The Knicks were the Knicks. Fizdale became the scapegoat, and on Friday he was fired as head coach of the New York Knicks.

The pattern was predictable, as was the fact as soon as he was let go, the chorus popped up blaming him for the Knicks woes. “Fizdale was the problem and now the Knicks can search for the right guy.” Except, there is no right guy. At least there will not be until James Dolan hires a top-flight, experienced executive to really build that culture and foundation, then gets out of the way and lets his hire do it (and by out of the way, I mean lets him clean house in basketball operations and change everything, much the way David Griffin did last summer in New Orleans).

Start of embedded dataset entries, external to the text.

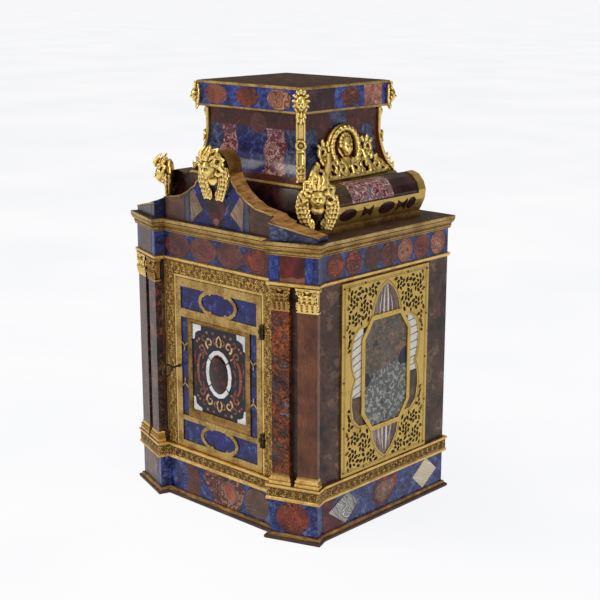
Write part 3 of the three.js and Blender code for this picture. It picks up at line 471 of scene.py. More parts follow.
HEART_OUTLINE = [(-6, 38), (4, 50), (20, 54), (36, 52), (50, 53), (49, 40), (42, 26), (30, 15), (14, 12),
    (2, 20), (-4, 28)]
side_stones = []
for place, way in ((RIGHT_SIDE, 1), (LEFT_SIDE, -1)):
    def along(points, way=way):
        return [(way * x, y) for x, y in points]

    side_stones += [
        (place, along([(-108, 9.5), (-64, 9.5), (-92, 40), (-78, 56.5), (-108, 56.5)]), front_red),
        (place, along([(-57, 56), (-96, 36), (-62, 11), (-34, 36)]), zebra, 0.5),
        (place, along(HEART_OUTLINE), red_rim), (place, along(inset(HEART_OUTLINE, 5.5)), heart, 0.5),
        (place, along([(116, 56), (142, 33), (110, 11), (86, 33)]), cream),
    ]
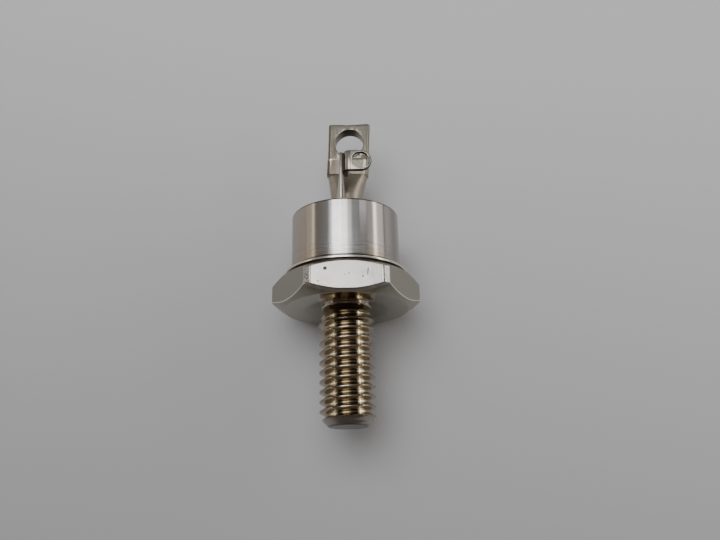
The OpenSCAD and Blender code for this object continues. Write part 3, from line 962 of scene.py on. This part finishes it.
def stepped(low, high, steps=6):
    """Sections of an eased step between two sections."""
    sections = []
    for k in range(steps + 1):
        share = k / steps
        soft = smooth_step(0, 1, share)
        shape = [a + (b - a) * soft for a, b in zip(low[:3], high[:3])]
        sections.append((*shape, low[3] + (high[3] - low[3]) * share))
    return sections


def wedge(diameter, thickness, low, length, exponent, steps=18):
    """Sections from the round tube to the pressed end of its wedge."""
    sections = []
    for k in range(steps + 1):
        share = k / steps
        now = diameter - (diameter - thickness) * share**exponent
        sections.append((pressed_width(diameter, now), now, now / 2, low + length * share))
    return sections


def pressed_ring(width, thickness, corner, up, place, across=False, end_count=18, flat_count=12):
    """Points round a pressed tube: four corners of a radius, joined by flats."""
    ring = []
    run = max(width / 2 - corner, HAIR / 2)
    for side in (1, -1):
        for k in range(end_count):
            angle = math.radians(-90 + 180 * k / (end_count - 1))
            edge = math.copysign(thickness / 2 - corner, angle)
            ring.append((side * (run + corner * math.cos(angle)), side * (edge + corner * math.sin(angle))))
        for k in range(1, flat_count):
            ring.append((side * run * (1 - 2 * k / flat_count), side * thickness / 2))
    if across:
        ring = [(-y, x) for x, y in ring]
    return [place @ Vector((x, y, up)) for x, y in ring]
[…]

Not that Fizdale was blameless in this or shouldn’t have been fired.

Fizdale was essentially the first contestant sent home on an episode of “Chopped” — he was asked to make a meal out of the mismatched basket of ingredients/players that absolutely did not fit together. A basket assembled by team president Steve Mills and general manager Scott Perry, a basket with far too many power forward a crop of rookies and second-year players that were going to have prominent roles. Nobody was going turn that group into a competitive playoff team, and the fact that was the expectation of management — and what was sold to Dolan — speaks to the bigger issues.

Fizdale, however, did nothing to turn that basket of players into a respectable team. There are very legitimate reasons for him to be chopped by management — Fizdale did not develop a team identity on either end of the floor, his rotations were head-scratching, and his team seemed listless and disinterested. The Knicks are 4-18, are losers of eight straight, have not been competitive, were blown out by 37+ their last two games, and the Knicks are a team on its way to a seventh consecutive season without a trip to the playoffs, making it 13 out of 16 seasons the Knicks have been home for the postseason.

The Knicks have had 12 coaches in the past 20 years — not exactly a sign of stability and organizational direction. There were good men in that mix. Mike D’Antoni has success in Phoenix before he was in New York, and after he left he has had it in Houston, but the Knicks brought him in and then didn’t build a roster to fit his run-and-gun style. He lasted three-and-a-half seasons, which is the longest tenure of any coach in the Dolan era. Mike Woodson had success in Atlanta (and got the Knicks to the playoffs a couple of times, including the second round once). Larry Brown and Lenny Wilkins are both in the Hall of Fame as coaches.

Yet the organization struggled through all of them. Dolan remains the one constant. We all know what the problem is, but we also know he’s not going to sell the team (maybe spin it off with the Rangers and the rest of Madison Square Garden into its own company, but that’s different from giving it up). There is a status that comes with owning the Knicks in New York City, and Dolan is not going to give up that spotlight.

Knicks fans can hope that a new executive is brought in and is given the real power to clean house — but past candidates for team president who asked for that power did not get the job. Plus, Perry and Mills (like Fizdale) have more than a year left on their contract, Dolan trusts Mills, so expecting a change may be unrealistic.

Until there is a change in how the Knicks are run, whoever is hired to be the head coach will ultimately fall into the pattern of all the coaches before him (or her). The pattern is set. Only Dolan can break it.